Akinwunmi however did not agree the agency was in a lull. While confirming the development in a chat with M2, Akinwunmi explained that contrary to insinuations that the agency who resigned the Celtel business in 2004 was broke, the agency actually improved its bottom-line last year with about N300 million. This is why despite the current frenzy of retrenchments in the industry, Prima Garnet did not sack anyone, Akinwunmi says.
The new Airtel business strolling into its kitty is enormous and therefore offers great relief. “To get a piece of business of this magnitude at a time like this is divine and it will be an opportunity for us to continue to prove our competencies strategy and creative wise and our adherence to global best practices across board”.
Speculations are rife that this particular rebranding assignment may post a bit more difficult challenge both to the agency and new owners of the business especially in Nigeria. This is premised on the belief that the subscribers to the network which started business as Econet in Nigeria have grown weary and tired of the incessant ownership and name changes. These have seen the brand donning garbs such as Econet, Vodacom, Vmobile, Celtel and Zain.
Further findings reveal that the group is working on dedicating 35 per cent of the total budget for its 15 countries in Africa to the Nigeria market alone.
Akinwunmi revealed to M2 that Airtel expects heavy volume from Nigeria as the biggest market and sure holds the highest prospects, it will therefore make economic sense to make commensurate investment in the market and also in marketing communications.
He disclosed that the Prima Garnet Group is working on setting up dedicated teams for the Airtel business such as it did when it won the BAT business years ago. “The volume is huge because of the telecom giant’s desire to impact the market, I can confirm this,” Akinwunmi says.
Investigations also reveal that the brand owners (Airtel) has commenced work on strategies to deploy in giving subscribers enough reasons to stick with the brand after five metamorphoses with the sixth in the offing.
The telecom operator does have supporters, as some, protagonists consistently argue that it’s not about the name of a brand, but the quality of services and a brand’s customer service approach that matter to a consumer.

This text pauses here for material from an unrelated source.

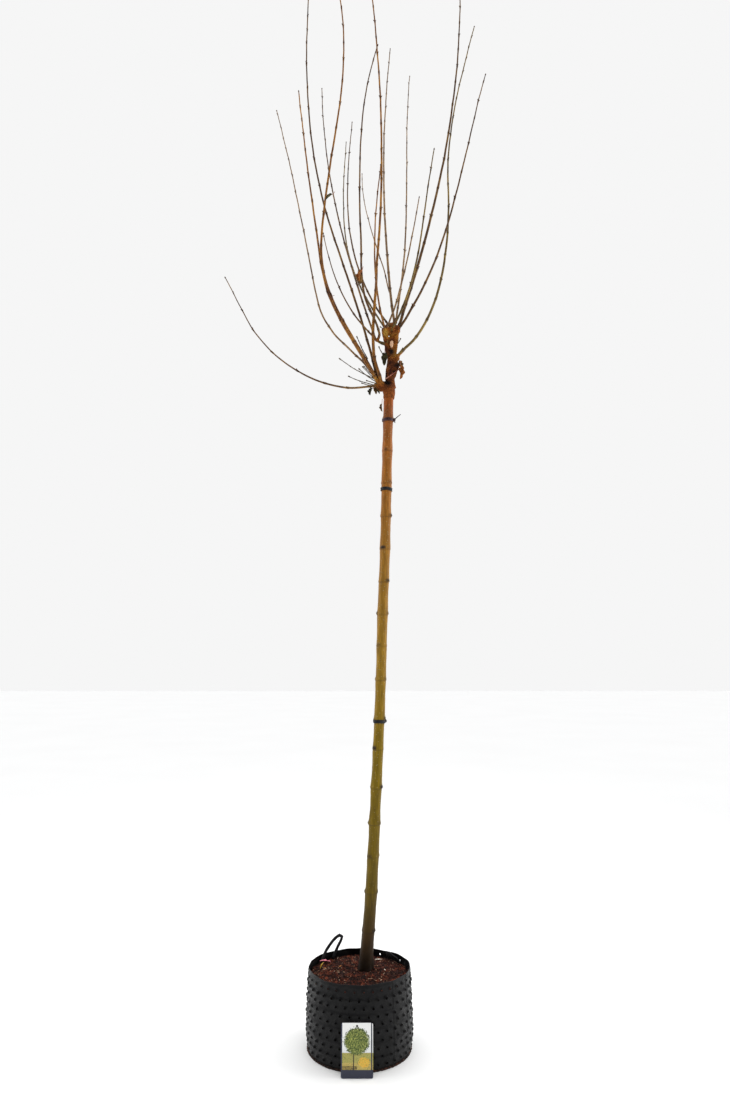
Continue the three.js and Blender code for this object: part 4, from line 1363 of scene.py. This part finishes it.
def label_print():
    """A glossy offset-printed card: a round-headed tree over a meadow, with 4 mm leaf flecks."""
    material, tree, place = new_material("glossy_printed_card")
    low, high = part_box("plant_label")
    parts = add(tree, "ShaderNodeSeparateXYZ", {"Vector": place})
    shares = [add(tree, "ShaderNodeMapRange", {"Value": parts.outputs[axis], "From Min": low[i],
                                               "From Max": high[i]}).outputs["Result"]
              for axis, i in (("X", 0), ("Z", 2))]
    fleck = add(tree, "ShaderNodeTexNoise", {"Vector": place, "Scale": 1 / (4 * MM), "Detail": 3.0,
                                             "Roughness": 0.7}).outputs["Fac"]
    picture = add(tree, "ShaderNodeValToRGB", {"Fac": shares[1]},
                  stops=[(0.3, "e4e8ea"), (0.8, "f4f5f3")]).outputs["Color"]
    for middle, half, square, ragged, tints in LABEL_PICTURE:
        total = add(tree, "ShaderNodeMath", {0: fleck, 1: ragged * 2, 2: -ragged},
                    operation="MULTIPLY_ADD").outputs[0]
        for share, centre, size in zip(shares, middle, half):
            off = add(tree, "ShaderNodeMath", {0: share, 1: centre}, operation="SUBTRACT")
            part = add(tree, "ShaderNodeMath", {0: off.outputs[0], 1: size}, operation="DIVIDE")
            far = add(tree, "ShaderNodeMath", {0: part.outputs[0]}, operation="ABSOLUTE")
            power = add(tree, "ShaderNodeMath", {0: far.outputs[0], 1: square}, operation="POWER")
            total = add(tree, "ShaderNodeMath", {0: total, 1: power.outputs[0]},
                        operation="ADD").outputs[0]
        inside = add(tree, "ShaderNodeMapRange", {"Value": total, "From Min": 0.93, "From Max": 1.07,
                                                  "To Min": 1.0, "To Max": 0.0})
        tint = add(tree, "ShaderNodeValToRGB", {"Fac": fleck},
                   stops=list(zip((0.36, 0.5, 0.64), tints)))
        picture = add(tree, "ShaderNodeMix", {"Factor": inside.outputs["Result"], 6: picture,
                                              7: tint.outputs["Color"]},
                      data_type="RGBA").outputs[2]
    finish_material(tree, Base_Color=picture, Roughness=0.35)
    return material


def make_label(material):
    """The card leaning on the bag, from its frame solid, with its cut edges eased."""
    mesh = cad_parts["plant_label"].data.copy()
    mesh.materials.clear()
    mesh.materials.append(material)
    card = bpy.data.objects.new("picture_card", mesh)
    bpy.context.scene.collection.objects.link(card)
    edge = card.modifiers.new("edges", "BEVEL")
    edge.width = 0.25 * MM
    edge.segments = 2
    bake_modifiers(card)
    give(card, "label_card", "plant_label")


make_camera()
make_stage()
bpy.context.scene.view_settings.view_transform = "Standard"
stem_rows = make_stem(stem_bark())
shoot_materials = {
    "russet": shoot_bark("russet_shoot_bark", "48260c", "80501a", "ad7828"),
    "brown": shoot_bark("brown_shoot_bark", "2e1d0e", "573a18", "83602c"),
    "olive": shoot_bark("olive_shoot_bark", "3c2f17", "66511f", "8f7434"),
    # a paler copy of the shoot bark: painted light for the bright backdrop's glow on the shoots at the back
    "backlit_pale": shoot_bark("backlit_pale_shoot_bark", "58402c", "80623f", "a5845a"),
}
bud_scales = plain_material("bud_scales", ["2a1a12", "4a3020", "6a4a2e"], 90.0, 0.5)
shoot_feet = make_shoots(shoot_materials, bud_scales)
make_head(graft_bark(), shoot_feet)
make_cut_face(plain_material("fresh_cut_wood", ["c98f6e", "dcae8c", "e8c6a4"], 160.0, 0.7))
make_dead_twigs(plain_material("dry_twig_bark", ["3a342c", "5a5042", "7a6e5a"], 120.0, 0.7))
make_dead_leaves([
    plain_material("withered_leaf_dark", ["1c1a10", "33301c", "4a4426"], 60.0, 0.75, 0.001),
    plain_material("withered_leaf_rust", ["6a3a14", "8e5220", "ab6e30"], 60.0, 0.75, 0.001),
    plain_material("withered_leaf_brown", ["33220f", "543a1a", "77582a"], 60.0, 0.75, 0.001),
    plain_material("dry_leaf_stalk", ["7a4034", "96564a", "b07a62"], 60.0, 0.6),
])
tie_tape = plain_material("black_tie_tape", ["101011", "1b1b1c", "29292a"], 60.0, 0.5)
make_tie("tie_lower", tie_tape, 1, 0.4, 0)
make_tie("tie_middle", tie_tape, 2, 2.2, 0)
make_tie("tie_upper", plain_material("faded_tie_tape", ["24161a", "352126", "48303a"], 60.0, 0.5),
         1, -0.25, 34)
film = bag_film()
bag_outline = make_bag(film)
make_base_weld(plain_material("soiled_weld_edge", ["15110f", "241914", "4a2a1e"], 70.0, 0.8), bag_outline)
webbing = plain_material("black_webbing", ["0f0f10", "18181a", "242425"], 200.0, 0.6, 0.001, 0.8)
make_handle("handle_left", webbing)
make_handle("handle_right", webbing)
make_soil({
    "peat": plain_material("moist_peat", ["120603", "200c05", "34160c"], 55.0, 0.9, 0.003, 0.9),
    "bark": plain_material("composted_bark", ["200a05", "42190b", "6a3018"], 40.0, 0.85, 0.001),
    "dark": plain_material("peat_crumbs", ["0e0402", "1e0a05", "33140a"], 40.0, 0.9, 0.001),
    "pale": plain_material("pale_splinters", ["8a5a40", "b08a6a", "d8c2a8"], 40.0, 0.8, 0.001),
})
make_scraps([
    plain_material("pink_petal", ["d8788a", "e88e9c", "f2b4ba"], 90.0, 0.7),
    plain_material("yellow_leaf_scrap", ["c99a2a", "e2bc52", "f0dca0"], 90.0, 0.7),
    plain_material("rust_leaf_scrap", ["8a4a1c", "b06a30", "c98a50"], 90.0, 0.8),
    plain_material("bleached_straw", ["cbb8a0", "e6d8c6", "f4ece0"], 90.0, 0.8),
])
make_label(label_print())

It will be recalled that shortly before the Airtel deal was concluded, Zain PR business moved from The Quadrant Company to Blueflowers. Its advertising which used to reside with ZK Nigeria for upwards of about four years also suddenly became a rolling stone with stints in Wunderman Nigeria among other agencies. Perhaps, this is why the materials for the brand currently bear no tag line.
But this recent development is perhaps the first time in a long while a brand owner of this magnitude will consolidate its entire marketing communications businesses and briefs into one group. A decision considered by many as tough, it now behooves the Akinwunmi led group to be on its toes and justify the investment as Airtel’s different marketing functions gradually find their ways to the Prima Garnet Group, Nigeria’s affiliate of the WPP’s Ogilvy Africa courtesy of global agency network alignment.